Judgement and approach
For a passing grade the student must
- Reflect over the limitations of the chosen model and method, as well as alternative solutions.
- Reflect over the possible issues with fitting multiple models to the same data material.
Contents
- Basic methods for data handling and common visualisation methods for data
- Methods for unsupervised and supervised learning such as: clustering; hierarchical clustering; and regression and decision tree methods for classification and regression problems.
- Methods for model selection and validation such as: bootstrap, split of data into training and test, and cross-validation.
Examination details
Grading scale: TH - (U, 3, 4, 5) - (Fail, Three, Four, Five)
Assessment:
The final grade is determined by the final project. Passing grade on all written lab reports and attendance at half of the scheduled labs.
The examiner, in consultation with Disability Support Services, may deviate from the regular form of examination in order to provide a permanently disabled student with a form of examination equivalent to that of a student without a disability.
Modules
Code: 0124. Name: Computer Lab 1.
Credits: 2.0. Grading scale: UG - (U, G).
Assessment: Reporting of the lab
The module includes: Data handling and visualisation.
Code: 0224. Name: Computer Lab 2.
Credits: 2.0. Grading scale: UG - (U, G).
Assessment: Reporting of the lab
The module includes: Continuous prediction (regression)
Code: 0324. Name: Project.
Credits: 3.5. Grading scale: TH - (U, 3, 4, 5).
Assessment: Written and oral project presentation.
The module includes: Classification and synthesis of the entire course.
Admission
Admission requirements:
- ((FMAA20 Linear Algebra with Introduction to Computer Tools or FMAA21 Linear Algebra with Numerical Applications or FMAB20 Linear Algebra or FMAB22 Linear Algebra)
and
(FMAB30 Calculus in Several Variables or FMAB35 Calculus in Several Variables))
or
(FMSF20 Mathematical Statistics, Basic Course or FMSF25 Mathematical Statistics - Complementary Project or FMSF32 Mathematical Statistics or FMSF45 Mathematical Statistics, Basic Course or FMSF50 Mathematical Statistics, Basic Course or FMSF55 Mathematical Statistics, Basic Course or FMSF70 Mathematical Statistics or FMSF75 Mathematical Statistics, Basic Course or FMSF80 Mathematical Statistics, Basic Course)
Assumed prior knowledge:
A basic course in mathematical statistics and knowledge in linear algebra.
The number of participants is limited to: 50
Selection: Completed university credits within the program. (Note that only credits which according to Ladok have been included in the program before the selection process count.
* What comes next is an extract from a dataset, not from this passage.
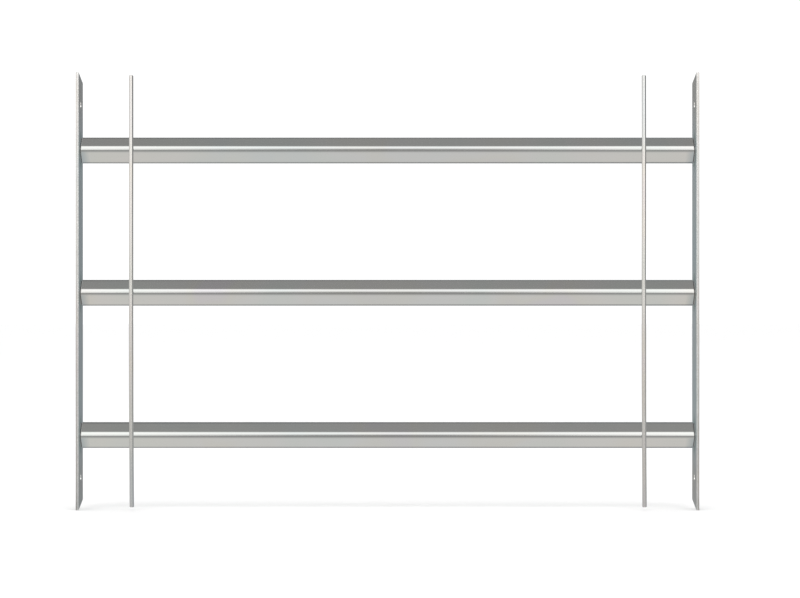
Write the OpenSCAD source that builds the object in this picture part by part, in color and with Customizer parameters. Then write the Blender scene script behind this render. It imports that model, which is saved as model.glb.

For students taking master's programmes 180 credits corresponding to a bachelor's degree are added.) Priority is given to students enrolled on programmes that include the course in their curriculum. Among these students place is guaranteed to those in the specialisation on Riskmodellering at Risk, säkerhet och krishantering education.
Kursen överlappar följande kurser:
FMSF86
FMAN45
EDAN96
Reading list
- Gareth James, Daniela Witten, Trevor Hastie, Robert Tibshirani: An Introduction to Statistical Learning with Applications in R. Springer, 2021, ISBN: 978-1071614174. Either the book for Python or R. Available at
https://www.statlearning.com.
- Gareth James, Daniela Witten, Trevor Hastie, Robert Tibshirani, Jonathan Taylor: An introduction to statistical learning with applications in Python - Essential Tools for Working with Data. Springer, 2023, ISBN: 3031387465. Either the book for Python or R. Available at https://www.statlearning.com.
- Vanderplas, Jacob T: Python data science handbook : essential tools for working with data. O'Reilly, 2022, ISBN: 1098121228. Side reading.
- Hadley Wickham, Mine Cetinkaya-Rundel, Garrett Grolemund: R for Data Science, 2nd Edition. O'Reilly Media, 2023, ISBN: 1492097403. Side reading. Available at https://r4ds.hadley.nz.
Contact
Course coordinator: Linda Hartman,
linda.hartman@matstat.lu.se
Director of studies: Johan Lindström,
studierektor@matstat.lu.se
Course administrator: Susann Nordqvist,
expedition@matstat.lu.se
Course homepage: https://www.maths.lu.se/utbildning/civilingenjoersutbildning/matematisk-statistik-paa-civilingenjoersprogram/
Further information
Given in parallell with FMSF86. Only one of the courses FMSF86 and FMSF90 may be included in a degree. The course overlaps with EDAN96.